St. John the Baptist Roman Catholic Church is a Roman Catholic church in Pottsville, Pennsylvania. The seventh oldest church in the Allentown Diocese, it was established in 1841, and is located at Tenth and Mahantongo Streets. The current structure was built in 1872.

==History==
St. John the Baptist Church was founded in 1841 by German Catholic immigrants, mostly from Grossenlueder, a village near Fulda, and the Rhenish Palatinate. The original church at Fourth Street and Howard Avenue was built by the parishioners themselves, many of whom were skilled stonemasons and carpenters. With the influx of German Catholic immigrants into Schuylkill County, the parish soon increased tremendously. In 1869, construction on the present church began, and it was finished in 1872. It towers over the landscape of Mahantongo Street in Pottsville.

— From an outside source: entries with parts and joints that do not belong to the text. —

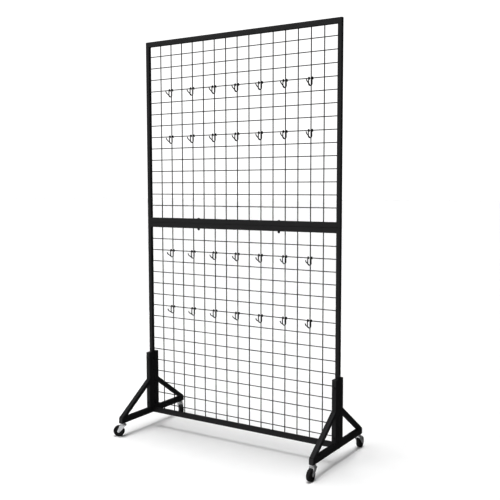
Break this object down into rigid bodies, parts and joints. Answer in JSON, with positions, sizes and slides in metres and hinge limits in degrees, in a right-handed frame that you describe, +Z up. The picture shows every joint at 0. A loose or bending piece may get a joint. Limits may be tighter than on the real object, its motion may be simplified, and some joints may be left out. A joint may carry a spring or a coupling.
{
  "type": "grid display panel",
  "caption": "Framed wire grid display panel on braced feet with swivel casters, with rows of small lift-off wire hooks for hanging carded goods.",
  "frame": {"origin": "on the floor, under the middle of the panel and in the mid plane of its frame", "axes": "+X along the panel to the right, +Y to the rear, +Z up; the hooks face -Y"},
  "size_m": [1.0358, 0.5141, 1.806],
  "materials": {
    "frame_coat": "satin black powder coat",
    "wire_coat": "satin black powder coat",
    "hook_coat": "semi-gloss black coating",
    "fastener_black": "black zinc",
    "zinc": "bright zinc plate",
    "cap_plastic": "matt moulded",
    "wheel_plastic": "moulded polypropylene",
    "tread": "matt rubber",
    "nylon": "natural nylon"
  },
  "bodies": {
    "stand": {"upper_panel_top_rail": "frame_coat", "upper_panel_bottom_rail": "frame_coat", "upper_panel_left_stile": "frame_coat", "upper_panel_right_stile": "frame_coat", "upper_panel_upright_wires": "wire_coat", "upper_panel_cross_wires": "wire_coat", "lower_panel_top_rail": "frame_coat", "lower_panel_bottom_rail": "frame_coat", "lower_panel_left_stile": "frame_coat", "lower_panel_right_stile": "frame_coat", "lower_panel_upright_wires": "wire_coat", "lower_panel_cross_wires": "wire_coat", "front_left_arm": "frame_coat", "front_left_upright": "frame_coat", "front_left_brace": "frame_coat", "front_right_arm": "frame_coat", "front_right_upright": "frame_coat", "front_right_brace": "frame_coat", "rear_left_arm": "frame_coat", "rear_left_upright": "frame_coat", "rear_left_brace": "frame_coat", "rear_right_arm": "frame_coat", "rear_right_upright": "frame_coat", "rear_right_brace": "frame_coat", "upright_caps": "cap_plastic", "arm_caps": "cap_plastic", "joining_bolts": "fastener_black", "clamp_bolts": "fastener_black", "washers": "fastener_black", "nuts": "fastener_black", "caster_nuts": "zinc", "front_left_caster_stem": "zinc", "front_left_swivel_washer": "nylon", "front_right_caster_stem": "zinc", "front_right_swivel_washer": "nylon", "rear_left_caster_stem": "zinc", "rear_left_swivel_washer": "nylon", "rear_right_caster_stem": "zinc", "rear_right_swivel_washer": "nylon"},
    "front_left_fork_body": {"front_left_fork": "zinc", "front_left_axle": "zinc"},
    "front_left_wheel": {"front_left_wheel_hub": "wheel_plastic", "front_left_wheel_tyre": "tread"},
    "front_right_fork_body": {"front_right_fork": "zinc", "front_right_axle": "zinc"},
    "front_right_wheel": {"front_right_wheel_hub": "wheel_plastic", "front_right_wheel_tyre": "tread"},
    "rear_left_fork_body": {"rear_left_fork": "zinc", "rear_left_axle": "zinc"},
    "rear_left_wheel": {"rear_left_wheel_hub": "wheel_plastic", "rear_left_wheel_tyre": "tread"},
    "rear_right_fork_body": {"rear_right_fork": "zinc", "rear_right_axle": "zinc"},
    "rear_right_wheel": {"rear_right_wheel_hub": "wheel_plastic", "rear_right_wheel_tyre": "tread"},
    "hook_row_1": {"hooks_row_1": "hook_coat"},
    "hook_row_2": {"hooks_row_2": "hook_coat"},
    "hook_row_3": {"hooks_row_3": "hook_coat"},
    "hook_row_4": {"hooks_row_4": "hook_coat"}
  },
  "joints": [
    {"name": "front_left_swivel", "type": "hinge", "parent": "stand", "child": "front_left_fork_body", "pos_m": [-0.49, -0.212, 0.053], "axis": [0, 0, 1], "continuous": true},
    {"name": "front_left_roll", "type": "hinge", "parent": "front_left_fork_body", "child": "front_left_wheel", "pos_m": [-0.50732, -0.222, 0.025], "axis": [0.5, -0.866, 0], "continuous": true},
    {"name": "front_right_swivel", "type": "hinge", "parent": "stand", "child": "front_right_fork_body", "pos_m": [0.49, -0.212, 0.053], "axis": [0, 0, 1], "continuous": true},
    {"name": "front_right_roll", "type": "hinge", "parent": "front_right_fork_body", "child": "front_right_wheel", "pos_m": [0.49, -0.232, 0.025], "axis": [1, 0, 0], "continuous": true},
    {"name": "rear_left_swivel", "type": "hinge", "parent": "stand", "child": "rear_left_fork_body", "pos_m": [-0.49, 0.212, 0.053], "axis": [0, 0, 1], "continuous": true},
    {"name": "rear_left_roll", "type": "hinge", "parent": "rear_left_fork_body", "child": "rear_left_wheel", "pos_m": [-0.47468, 0.19914, 0.025], "axis": [0.6428, 0.766, 0], "continuous": true},
    {"name": "rear_right_swivel", "type": "hinge", "parent": "stand", "child": "rear_right_fork_body", "pos_m": [0.49, 0.212, 0.053], "axis": [0, 0, 1], "continuous": true},
    {"name": "rear_right_roll", "type": "hinge", "parent": "rear_right_fork_body", "child": "rear_right_wheel", "pos_m": [0.4893, 0.23199, 0.025], "axis": [-0.9994, -0.0349, 0], "continuous": true},
    {"name": "hook_row_1_lift", "type": "slide", "parent": "stand", "child": "hook_row_1", "axis": [0, 0, 1], "range_m": [0, 0.01]},
    {"name": "hook_row_2_lift", "type": "slide", "parent": "stand", "child": "hook_row_2", "axis": [0, 0, 1], "range_m": [0, 0.01]},
    {"name": "hook_row_3_lift", "type": "slide", "parent": "stand", "child": "hook_row_3", "axis": [0, 0, 1], "range_m": [0, 0.01]},
    {"name": "hook_row_4_lift", "type": "slide", "parent": "stand", "child": "hook_row_4", "axis": [0, 0, 1], "range_m": [0, 0.01]}
  ]
}
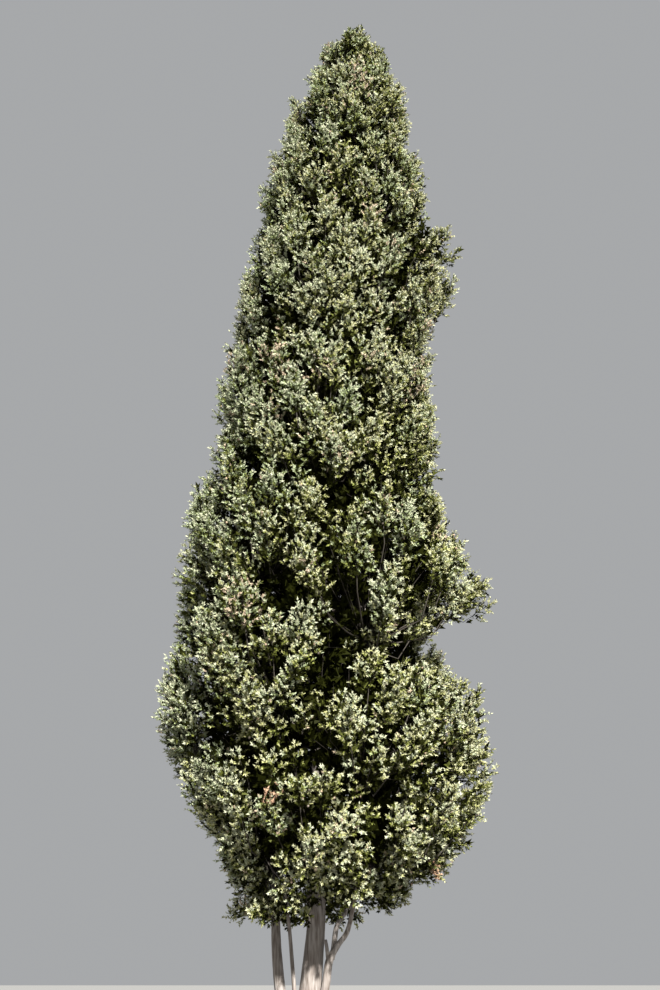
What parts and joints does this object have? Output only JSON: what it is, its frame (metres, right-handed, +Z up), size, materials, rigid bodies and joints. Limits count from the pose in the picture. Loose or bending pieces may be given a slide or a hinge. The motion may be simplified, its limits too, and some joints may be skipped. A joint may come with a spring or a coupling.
{
  "type": "italian cypress tree",
  "caption": "Tall, broad Italian cypress: a leaning trunk with slimmer side stems from one flared foot, under a dense conical evergreen crown of upswept sprays.",
  "frame": {"origin": "the middle of the flat cut under the trunk, at ground level", "axes": "+Z up the tree, +X to the right of the view from the front, -Y towards the front"},
  "size_m": [5.0399, 4.7378, 18],
  "materials": {
    "bark": "rough, stringy bark",
    "foliage": "matt scale leaves"
  },
  "bodies": {
    "root": {"trunk": "bark", "stem_left": "bark", "stem_thin": "bark", "stem_right": "bark", "limb_right": "bark", "stub_right": "bark", "skirt_1": "foliage", "skirt_2": "foliage", "skirt_3": "foliage", "skirt_4": "foliage", "skirt_5": "foliage", "skirt_6": "foliage", "low_1": "foliage", "low_2": "foliage", "low_3": "foliage", "low_4": "foliage", "low_5": "foliage", "low_6": "foliage", "belly_1": "foliage", "belly_2": "foliage", "belly_3": "foliage", "belly_4": "foliage", "belly_5": "foliage", "middle_1": "foliage", "middle_2": "foliage", "middle_3": "foliage", "middle_4": "foliage", "middle_5": "foliage", "upper_1": "foliage", "upper_2": "foliage", "upper_3": "foliage", "upper_4": "foliage", "shoulder_1": "foliage", "shoulder_2": "foliage", "shoulder_3": "foliage", "shoulder_4": "foliage", "head_1": "foliage", "head_2": "foliage", "head_3": "foliage", "tip": "foliage"}
  },
  "joints": []
}
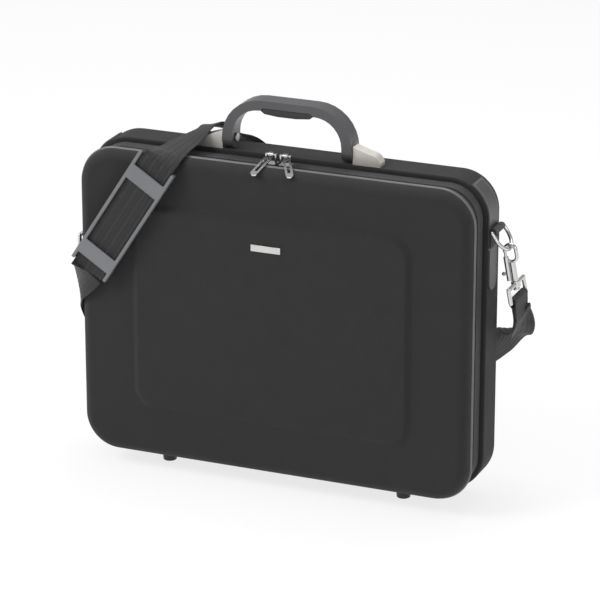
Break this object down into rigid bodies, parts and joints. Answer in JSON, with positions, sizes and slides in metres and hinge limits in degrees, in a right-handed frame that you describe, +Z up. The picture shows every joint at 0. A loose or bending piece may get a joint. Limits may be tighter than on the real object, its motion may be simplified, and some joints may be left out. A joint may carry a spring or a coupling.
{
  "type": "laptop hard case",
  "caption": "Moulded, fabric-covered clamshell laptop case on feet, with a zip, a fold-down carry handle and a padded shoulder strap on snap hooks.",
  "frame": {"origin": "on the floor under the middle of the case, in the plane of the joint between seam and handle, midway between its sides", "axes": "+X along the width, to the right as seen from the lid; the lid faces -Y; +Z up"},
  "size_m": [0.5015, 0.1489, 0.4143],
  "materials": {
    "case_fabric": "black woven polyester over a moulded shell",
    "zip_tape": "dark grey woven tape",
    "zip_teeth": "black coil",
    "lining": "grey brushed lining over foam",
    "elastic": "ribbed elastic",
    "hinge_fabric": "black woven strip",
    "pocket_fabric": "black mesh-backed fabric",
    "plain_steel": "plain",
    "bracket_metal": "satin, pale champagne",
    "nickel": "bright nickel plate",
    "patch": "smooth, dark grey",
    "holder_tape": "black woven tape",
    "foot_plastic": "black, moulded",
    "piping": "grey welt with a soft shine",
    "handle_plastic": "dark grey, fine grain",
    "grip_rubber": "dimpled",
    "webbing": "ribbed webbing",
    "pad_fabric": "padded",
    "pad_plastic": "light grey, smooth"
  },
  "bodies": {
    "rear": {"rear_shell": "case_fabric", "rear_zip_tape": "zip_tape", "rear_zip_teeth": "zip_teeth", "rear_lining": "lining", "rear_pad_top": "lining", "rear_pad_bottom": "lining", "rear_pad_left": "lining", "rear_pad_right": "lining", "elastic_band": "elastic", "hinge_strip": "hinge_fabric", "handle_plate": "plain_steel", "bracket_left": "bracket_metal", "bracket_right": "bracket_metal", "bracket_screws": "plain_steel", "handle_pin_left": "plain_steel", "handle_pin_right": "plain_steel", "side_patch_left": "patch", "side_patch_right": "patch", "ring_holder_left": "holder_tape", "ring_holder_right": "holder_tape", "foot_front_left": "foot_plastic", "foot_front_right": "foot_plastic", "foot_rear_left": "foot_plastic", "foot_rear_right": "foot_plastic", "foot_screws": "plain_steel", "strap_left": "webbing", "strap_back": "webbing"},
    "lid": {"lid_shell": "case_fabric", "lid_piping": "piping", "lid_zip_tape": "zip_tape", "lid_zip_teeth": "zip_teeth", "lid_lining": "lining", "lid_pad_top": "lining", "lid_pad_bottom": "lining", "lid_pad_left": "lining", "lid_pad_right": "lining", "lid_pocket": "pocket_fabric", "name_plate": "nickel"},
    "handle": {"handle_frame": "handle_plastic", "handle_grip": "grip_rubber"},
    "slider_left": {"slider_left": "nickel"},
    "slider_right": {"slider_right": "nickel"},
    "pull_left": {"pull_left": "nickel"},
    "pull_right": {"pull_right": "nickel"},
    "ring_left": {"d_ring_left": "nickel", "bail_left": "nickel", "strap_loop_left": "webbing"},
    "ring_right": {"d_ring_right": "nickel", "bail_right": "nickel", "strap_loop_right": "webbing"},
    "hook_left": {"hook_left": "nickel", "bolt_spring_left": "plain_steel"},
    "hook_right": {"hook_right": "nickel", "bolt_spring_right": "plain_steel"},
    "bolt_left": {"bolt_left": "nickel"},
    "bolt_right": {"bolt_right": "nickel"},
    "strap": {"strap_front": "webbing", "shoulder_pad": "pad_fabric", "pad_frame": "pad_plastic"}
  },
  "joints": [
    {"name": "lid_hinge", "type": "hinge", "parent": "rear", "child": "lid", "pos_m": [0, -0.016, 0.0205], "axis": [1, 0, 0], "range_deg": [0, 85], "deforming": ["hinge_strip", "strap_left", "strap_front", "strap_back", "shoulder_pad", "pad_frame"]},
    {"name": "strap_slide", "type": "slide", "parent": "rear", "child": "strap", "axis": [-0.84, 0, 0.5426], "range_m": [0, 0.1], "deforming": ["strap_left", "strap_front", "strap_back", "shoulder_pad", "pad_frame"]},
    {"name": "handle_fold", "type": "hinge", "parent": "rear", "child": "handle", "pos_m": [0, 0.0105, 0.3683], "axis": [-1, 0, 0], "range_deg": [-75, 0]},
    {"name": "slider_left_slide", "type": "slide", "parent": "rear", "child": "slider_left", "axis": [-1, 0, 0], "range_m": [0, 0.0675]},
    {"name": "slider_right_slide", "type": "slide", "parent": "rear", "child": "slider_right", "axis": [1, 0, 0], "range_m": [0, 0.1545]},
    {"name": "pull_left_hinge", "type": "hinge", "parent": "slider_left", "child": "pull_left", "pos_m": [-0.01, -0.016, 0.3631], "axis": [-1, 0, 0], "range_deg": [0, 105]},
    {"name": "pull_right_hinge", "type": "hinge", "parent": "slider_right", "child": "pull_right", "pos_m": [0.006, -0.016, 0.3631], "axis": [-1, 0, 0], "range_deg": [0, 105]},
    {"name": "ring_left_swing", "type": "hinge", "parent": "rear", "child": "ring_left", "pos_m": [-0.2261, 0.016, 0.303], "axis": [0, 1, 0], "range_deg": [0, 15], "deforming": ["strap_left"]},
    {"name": "ring_right_swing", "type": "hinge", "parent": "rear", "child": "ring_right", "pos_m": [0.2261, 0.016, 0.303], "axis": [0, -1, 0], "range_deg": [-6, 12], "deforming": ["strap_back"]},
    {"name": "hook_left_swivel", "type": "hinge", "parent": "ring_left", "child": "hook_left", "pos_m": [-0.23431, 0.016, 0.28045], "axis": [-0.0523, 0, -0.9986], "range_deg": [-15, 15]},
    {"name": "hook_right_swivel", "type": "hinge", "parent": "ring_right", "child": "hook_right", "pos_m": [0.24004, 0.016, 0.28346], "axis": [0.1908, 0, -0.9816], "range_deg": [-15, 15]},
    {"name": "bolt_left_slide", "type": "slide", "parent": "hook_left", "child": "bolt_left", "axis": [-0.0523, 0, -0.9986], "range_m": [0, 0.0046], "stiffness_N_per_m": 300, "springref_m": -0.004, "deforming": ["bolt_spring_left"]},
    {"name": "bolt_right_slide", "type": "slide", "parent": "hook_right", "child": "bolt_right", "axis": [0.1908, 0, -0.9816], "range_m": [0, 0.0046], "stiffness_N_per_m": 300, "springref_m": -0.004, "deforming": ["bolt_spring_right"]}
  ],
  "couplings": [
    {"joint": "strap_slide", "follows": "lid_hinge", "m_per_rad": 0.06707}
  ]
}
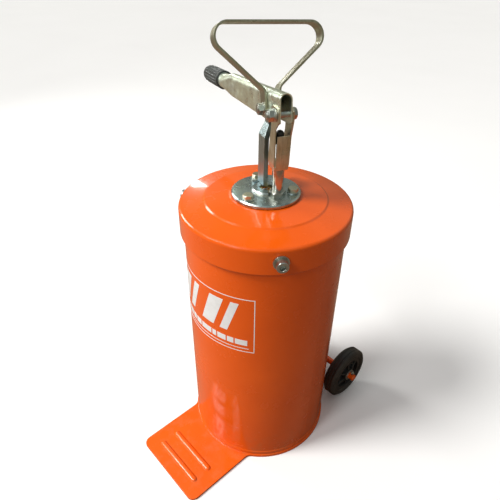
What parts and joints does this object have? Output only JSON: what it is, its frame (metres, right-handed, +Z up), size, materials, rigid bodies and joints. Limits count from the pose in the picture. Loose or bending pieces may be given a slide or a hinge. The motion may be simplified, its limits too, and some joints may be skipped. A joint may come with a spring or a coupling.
{
  "type": "gear oil pump",
  "caption": "Hand-lever gear oil pump on a lidded round steel drum with a foot plate, transport wheels on a rear axle, a vertical piston pump and a looped carrying handle.",
  "frame": {"origin": "on the drum's axis at the floor, which is the underside of the base plate", "axes": "+Z up along the drum's axis, the foot plate towards -Y, the wheels towards +Y, the wheel axle along X"},
  "size_m": [0.4275, 0.407, 0.6703],
  "materials": {
    "orange_enamel": "gloss",
    "zinc_plate": "satin",
    "bright_steel": "polished",
    "bare_steel": "satin",
    "brass": "satin",
    "black_rubber": "matte",
    "tyre_rubber": "matte",
    "black_plastic": "satin"
  },
  "bodies": {
    "tank": {"base_plate": "orange_enamel", "drum_shell": "orange_enamel", "drum_bottom": "orange_enamel", "axle_brackets": "orange_enamel", "wheel_axle": "orange_enamel", "axle_collars": "orange_enamel", "axle_washers": "zinc_plate", "axle_split_pins": "zinc_plate"},
    "wheel_left": {"tyre_left": "tyre_rubber", "wheel_hub_left": "black_plastic"},
    "wheel_right": {"tyre_right": "tyre_rubber", "wheel_hub_right": "black_plastic"},
    "lid_and_pump": {"carrying_handle": "zinc_plate", "delivery_pipe": "bare_steel", "filler_plug": "zinc_plate", "flange_gasket": "black_rubber", "flange_nuts": "zinc_plate", "flange_screws": "zinc_plate", "flange_washers": "zinc_plate", "foot_valve_body": "brass", "foot_valve_pin": "bright_steel", "fulcrum_bolt": "zinc_plate", "fulcrum_nut": "zinc_plate", "fulcrum_sleeve": "zinc_plate", "fulcrum_washer": "zinc_plate", "gland_nut": "zinc_plate", "guide_bush": "brass", "lever_support": "zinc_plate", "lid": "orange_enamel", "lid_clamp_screws": "zinc_plate", "lid_clamp_washers": "zinc_plate", "lid_seal": "black_rubber", "lid_weld_nuts": "orange_enamel", "outlet_fitting": "zinc_plate", "pump_cylinder": "bare_steel", "pump_flange": "zinc_plate", "rod_seal": "black_rubber", "strainer": "bright_steel"},
    "lever": {"lever_arm": "zinc_plate", "lever_grip": "black_rubber", "link_bolt": "zinc_plate", "link_nut": "zinc_plate", "link_washers": "zinc_plate"},
    "plunger": {"piston_rod": "bright_steel", "rod_nut": "zinc_plate", "yoke": "zinc_plate", "buffer_dome": "black_rubber", "piston": "brass", "piston_seals": "black_rubber"},
    "piston_valve": {"piston_ball": "bright_steel"},
    "foot_valve": {"foot_valve_ball": "bright_steel"}
  },
  "joints": [
    {"name": "wheel_spin_left", "type": "hinge", "parent": "tank", "child": "wheel_left", "pos_m": [-0.09, 0.14, 0.052], "axis": [1, 0, 0], "continuous": true},
    {"name": "wheel_spin_right", "type": "hinge", "parent": "tank", "child": "wheel_right", "pos_m": [0.09, 0.14, 0.052], "axis": [1, 0, 0], "continuous": true},
    {"name": "lid_lift", "type": "slide", "parent": "tank", "child": "lid_and_pump", "axis": [0, 0, 1], "range_m": [0, 0.45]},
    {"name": "lever_swing", "type": "hinge", "parent": "lid_and_pump", "child": "lever", "pos_m": [-0.00776, 0.01331, 0.569], "axis": [0.4067, 0.9135, 0], "range_deg": [0, 42]},
    {"name": "piston_stroke", "type": "slide", "parent": "lid_and_pump", "child": "plunger", "axis": [0, 0, 1], "range_m": [-0.0285, 0]},
    {"name": "piston_valve_lift", "type": "slide", "parent": "plunger", "child": "piston_valve", "axis": [0, 0, 1], "range_m": [0, 0.002]},
    {"name": "foot_valve_lift", "type": "slide", "parent": "lid_and_pump", "child": "foot_valve", "axis": [0, 0, 1], "range_m": [0, 0.003]}
  ],
  "couplings": [
    {"joint": "piston_stroke", "follows": "lever_swing", "m_per_rad": -0.037788}
  ]
}
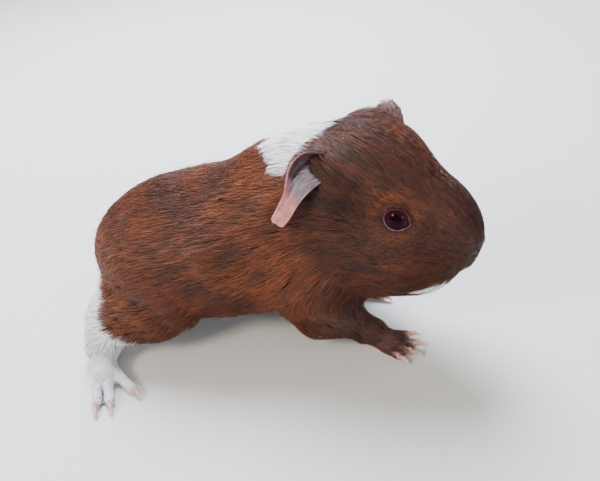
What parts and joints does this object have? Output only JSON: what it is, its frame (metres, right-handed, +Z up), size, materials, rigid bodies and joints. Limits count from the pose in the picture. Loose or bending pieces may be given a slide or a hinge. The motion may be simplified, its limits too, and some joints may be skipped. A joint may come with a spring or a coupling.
{
  "type": "guinea pig",
  "caption": "Still life-size model of a young smooth-haired guinea pig, standing with its head raised, mahogany with a white collar.",
  "frame": {"origin": "on the floor under the middle of the bounding box", "axes": "+X forward towards the head, +Y to the animal's left, +Z up; the soles lie in z = 0"},
  "size_m": [0.1358, 0.0884, 0.0788],
  "materials": {
    "mahogany_coat": "short sleek red-brown fur",
    "white_coat": "short sleek white fur",
    "bare_ear_skin": "thin bare skin, pink to mauve",
    "dark_ruby_eye": "wet gloss",
    "pale_claw": "smooth horn"
  },
  "bodies": {
    "root": {"trunk": "mahogany_coat", "neck": "white_coat", "head": "mahogany_coat", "ear_right": "bare_ear_skin", "ear_left": "bare_ear_skin", "eye_right": "dark_ruby_eye", "eye_left": "dark_ruby_eye", "foreleg_right": "mahogany_coat", "foreleg_left": "mahogany_coat", "hindleg_right": "white_coat", "hindleg_left": "mahogany_coat", "forefoot_right": "mahogany_coat", "forefoot_left": "mahogany_coat", "hindfoot_right": "white_coat", "hindfoot_left": "white_coat", "claw_forefoot_right_1": "pale_claw", "claw_forefoot_right_2": "pale_claw", "claw_forefoot_right_3": "pale_claw", "claw_forefoot_right_4": "pale_claw", "claw_forefoot_left_1": "pale_claw", "claw_forefoot_left_2": "pale_claw", "claw_forefoot_left_3": "pale_claw", "claw_forefoot_left_4": "pale_claw", "claw_hindfoot_right_1": "pale_claw", "claw_hindfoot_right_2": "pale_claw", "claw_hindfoot_right_3": "pale_claw", "claw_hindfoot_left_1": "pale_claw", "claw_hindfoot_left_2": "pale_claw", "claw_hindfoot_left_3": "pale_claw"}
  },
  "joints": []
}
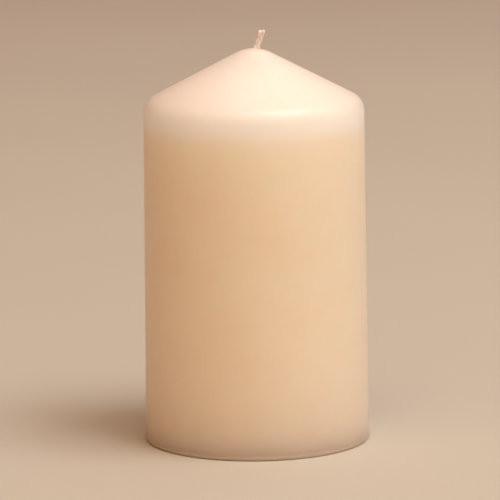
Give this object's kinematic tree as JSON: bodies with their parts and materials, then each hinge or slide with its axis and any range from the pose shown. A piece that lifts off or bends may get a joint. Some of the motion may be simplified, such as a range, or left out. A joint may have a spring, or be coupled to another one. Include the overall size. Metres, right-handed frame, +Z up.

In 1878, Father Frederick W. Longinus was appointed rector of the church. Father Longinus was well respected and loved by the parish, where he remained as rector until his death in 1932. In 1905, the original St. John's at Fourth and Howard, which was no longer in use, was sold to the Italian Catholic community, and became St. Joseph's Church.

==Points of interest==
Included in the present St. John's are priceless stained glass windows by the German artisan Wilhelm Derrix. These windows are valued to be worth over two million dollars. Also included in the church are valuable statues imported from Germany over 100 years ago.

==Cemetery==
The original cemetery, which dates back to the founding of the parish in 1841, is located at 8th & Pierce Streets. Unfortunately, many of the inscriptions on the headstones are worn away and barely visible. The present cemetery, located at 20th & Mahantongo Streets, however, is in excellent condition. In the center of the cemetery is a large crucifix, which stands over the grave of the beloved Fr. Longinus. A plaque at the base of the crucifix reads:
"Es ist ein Heilger und Heilsamer gedanke, fuer die Verstorbenen zu beten auf dass Sie von Ihren Suenden erloest werden".

The inscription comes from the Books of the Maccabees, and was inscribed to remind parishioners to pray for the Holy Souls in Purgatory.